Nature shoot

I was more inspired to make the footage more colourful which was inspired by specific photographers. A photographer that explores limitations, escapism and surrealism within reality is KangHee Kim. Kim studied painting at the Maryland Institute College of Art, graduating in 2014. It wasn’t until her senior year that she began using photography as a creative outlet, enjoying the freedom that came with the minimal equipment required. One of her ongoing series, Street Errands, began in 2016 and was born out of the mundane daily encounters of living in New York. “I realized, instead of waiting for miracles, I could instead create the magical moments in my imagination,” Kim says. “I construct my own form of escapism.” To create these photographs, she uses Photoshop to merge and manipulate multiple images from her travels in New York, California, Colorado, and Hawaii.

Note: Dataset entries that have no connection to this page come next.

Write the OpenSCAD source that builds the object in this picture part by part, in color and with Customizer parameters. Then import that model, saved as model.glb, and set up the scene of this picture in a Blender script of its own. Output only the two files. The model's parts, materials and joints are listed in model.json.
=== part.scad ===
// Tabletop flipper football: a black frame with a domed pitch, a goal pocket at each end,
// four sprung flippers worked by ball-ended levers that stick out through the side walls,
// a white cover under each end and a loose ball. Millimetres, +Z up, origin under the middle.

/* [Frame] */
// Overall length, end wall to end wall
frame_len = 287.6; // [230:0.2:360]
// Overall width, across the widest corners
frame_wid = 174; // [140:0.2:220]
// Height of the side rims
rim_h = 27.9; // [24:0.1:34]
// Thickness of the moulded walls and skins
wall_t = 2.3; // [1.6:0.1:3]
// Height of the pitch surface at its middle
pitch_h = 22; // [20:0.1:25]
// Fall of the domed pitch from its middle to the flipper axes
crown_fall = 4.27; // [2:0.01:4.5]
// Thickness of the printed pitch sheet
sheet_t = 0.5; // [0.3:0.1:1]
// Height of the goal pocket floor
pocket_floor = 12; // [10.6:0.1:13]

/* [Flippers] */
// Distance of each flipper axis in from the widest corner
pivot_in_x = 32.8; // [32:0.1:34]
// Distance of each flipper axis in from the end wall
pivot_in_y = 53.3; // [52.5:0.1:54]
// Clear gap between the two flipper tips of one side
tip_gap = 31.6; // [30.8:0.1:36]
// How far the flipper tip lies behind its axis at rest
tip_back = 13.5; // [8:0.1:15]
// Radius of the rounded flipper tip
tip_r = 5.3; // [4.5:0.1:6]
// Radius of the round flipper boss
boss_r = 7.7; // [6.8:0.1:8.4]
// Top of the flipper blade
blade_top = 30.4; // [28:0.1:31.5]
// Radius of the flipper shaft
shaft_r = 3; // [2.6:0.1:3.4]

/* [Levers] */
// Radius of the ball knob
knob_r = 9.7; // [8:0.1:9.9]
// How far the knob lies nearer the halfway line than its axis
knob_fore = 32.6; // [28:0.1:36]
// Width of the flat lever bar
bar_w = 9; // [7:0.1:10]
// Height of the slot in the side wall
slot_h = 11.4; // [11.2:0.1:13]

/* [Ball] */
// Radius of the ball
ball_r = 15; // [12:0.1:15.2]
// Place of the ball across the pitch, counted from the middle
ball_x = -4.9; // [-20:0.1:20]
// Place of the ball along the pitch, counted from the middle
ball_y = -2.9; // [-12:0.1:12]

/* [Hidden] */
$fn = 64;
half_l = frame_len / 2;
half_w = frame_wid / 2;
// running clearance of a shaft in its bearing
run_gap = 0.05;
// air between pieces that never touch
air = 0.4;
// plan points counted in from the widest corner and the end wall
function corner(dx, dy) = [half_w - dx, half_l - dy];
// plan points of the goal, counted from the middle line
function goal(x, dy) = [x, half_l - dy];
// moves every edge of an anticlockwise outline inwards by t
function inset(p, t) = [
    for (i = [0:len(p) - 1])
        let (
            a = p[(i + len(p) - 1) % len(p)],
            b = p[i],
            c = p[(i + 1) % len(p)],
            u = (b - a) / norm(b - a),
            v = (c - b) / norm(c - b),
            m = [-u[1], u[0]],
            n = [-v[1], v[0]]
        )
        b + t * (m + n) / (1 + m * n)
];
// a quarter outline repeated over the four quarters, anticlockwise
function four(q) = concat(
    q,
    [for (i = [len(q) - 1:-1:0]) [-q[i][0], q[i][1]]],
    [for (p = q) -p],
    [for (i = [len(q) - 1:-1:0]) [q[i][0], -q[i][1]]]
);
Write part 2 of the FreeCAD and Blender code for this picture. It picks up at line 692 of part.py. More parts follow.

Rather than preplan the scenes, Kim lets intuition guide her – creating cohesion with a uniform aesthetic and colour palette, and the returning motifs of moons, clouds, oceans, and skyscrapers.

Editing and Experimenting

I tried to get a wider angle on most of the shots but just zoomed in afterwards. Whilst editing the saturation, shadows, highlight etc, I put an adjustment layer over the entire film and then individually edited the clips if they needed to be slightly more saturated or needed more contrast. For some of the clips I used the pen tool to mask the main focus of the clip as my camera wouldn’t allow me to adjust the depth of field too much whilst I was filming. I used the pipet tool to select the colour I wanted protect from the areas that weren’t masked e.g. my skin tones would be selected and I would add more to the different tones so all of my body was selected. I only did this for some clip that were slightly more still and didn’t have as much movement otherwise the tracker wouldn’t pick up where I was moving and wouldn’t change the depth of field. I also used the more advanced RGB tool on premier to get the colours that were more and less saturated to the correct colour, in other words it’s a colour correcting tool to make sure all the clips merge together smoothly between coloured clips. I tried to get all of the clips to look as if they were taken during golden hour as some of them were taken at different times or the cloud made the lighting not as good as it should’ve been.

Evaluating

This was one of my least successful shoots when looking at the photos but I managed to salvage a lot of the footage and make it look better than the way it was shot originally. So, overall, I think that these shoots went moderately well. If I could do anything differently I would have gotten more angles from further away as well as some close up shots of my surroundings. I think that would have given the viewer a wider variety of things to grasp their attention other than the main character. I like the way I’ve edited this footage as the time of day made the makes the clips look really warm toned, which was the way I wanted it but I toned the warmth down I tiny bit to fit better with the rest of the film.